§ Challenge:
Write out the whole listing again, exactly as given.

§ Data section:
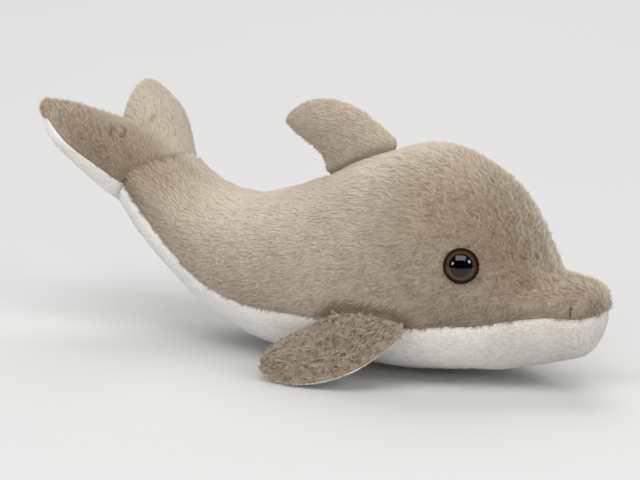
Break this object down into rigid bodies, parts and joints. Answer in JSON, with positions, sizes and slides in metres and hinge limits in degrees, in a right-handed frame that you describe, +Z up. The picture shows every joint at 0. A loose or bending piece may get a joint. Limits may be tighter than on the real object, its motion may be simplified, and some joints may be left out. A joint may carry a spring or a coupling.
{
  "type": "plush dolphin",
  "caption": "Soft sewn dolphin toy with a curved body, fins, flippers, raised tail flukes and glossy safety eyes, made to be held or to rest on its belly.",
  "frame": {"origin": "centre of the bounding box at the floor the belly rests on", "axes": "+X towards the beak, +Y towards the left flipper, +Z up"},
  "size_m": [0.2145, 0.0986, 0.0926],
  "materials": {
    "taupe_plush": "short pile",
    "white_plush": "short pile",
    "fibre_stuffing": "loose fibre",
    "eye_plastic": "polished",
    "washer_plastic": "as moulded"
  },
  "bodies": {
    "root": {"back_panel_right": "taupe_plush", "back_panel_left": "taupe_plush", "belly_panel": "white_plush", "body_stuffing": "fibre_stuffing", "dorsal_fin_right": "taupe_plush", "dorsal_fin_left": "taupe_plush", "dorsal_fin_stuffing": "fibre_stuffing", "flipper_right_top": "taupe_plush", "flipper_right_underside": "white_plush", "flipper_right_stuffing": "fibre_stuffing", "flipper_left_top": "taupe_plush", "flipper_left_underside": "white_plush", "flipper_left_stuffing": "fibre_stuffing", "fluke_top": "taupe_plush", "fluke_underside": "white_plush", "fluke_stuffing": "fibre_stuffing", "eye_right": "eye_plastic", "eye_left": "eye_plastic", "eye_washer_right": "washer_plastic", "eye_washer_left": "washer_plastic"}
  },
  "joints": []
}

§ The response:
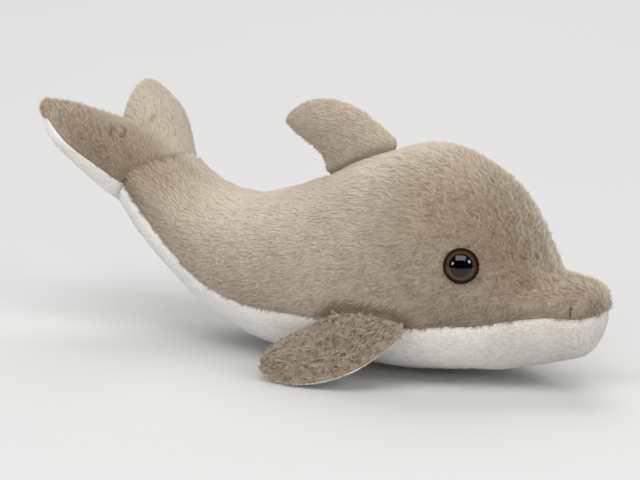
Break this object down into rigid bodies, parts and joints. Answer in JSON, with positions, sizes and slides in metres and hinge limits in degrees, in a right-handed frame that you describe, +Z up. The picture shows every joint at 0. A loose or bending piece may get a joint. Limits may be tighter than on the real object, its motion may be simplified, and some joints may be left out. A joint may carry a spring or a coupling.
{
  "type": "plush dolphin",
  "caption": "Soft sewn dolphin toy with a curved body, fins, flippers, raised tail flukes and glossy safety eyes, made to be held or to rest on its belly.",
  "frame": {"origin": "centre of the bounding box at the floor the belly rests on", "axes": "+X towards the beak, +Y towards the left flipper, +Z up"},
  "size_m": [0.2145, 0.0986, 0.0926],
  "materials": {
    "taupe_plush": "short pile",
    "white_plush": "short pile",
    "fibre_stuffing": "loose fibre",
    "eye_plastic": "polished",
    "washer_plastic": "as moulded"
  },
  "bodies": {
    "root": {"back_panel_right": "taupe_plush", "back_panel_left": "taupe_plush", "belly_panel": "white_plush", "body_stuffing": "fibre_stuffing", "dorsal_fin_right": "taupe_plush", "dorsal_fin_left": "taupe_plush", "dorsal_fin_stuffing": "fibre_stuffing", "flipper_right_top": "taupe_plush", "flipper_right_underside": "white_plush", "flipper_right_stuffing": "fibre_stuffing", "flipper_left_top": "taupe_plush", "flipper_left_underside": "white_plush", "flipper_left_stuffing": "fibre_stuffing", "fluke_top": "taupe_plush", "fluke_underside": "white_plush", "fluke_stuffing": "fibre_stuffing", "eye_right": "eye_plastic", "eye_left": "eye_plastic", "eye_washer_right": "washer_plastic", "eye_washer_left": "washer_plastic"}
  },
  "joints": []
}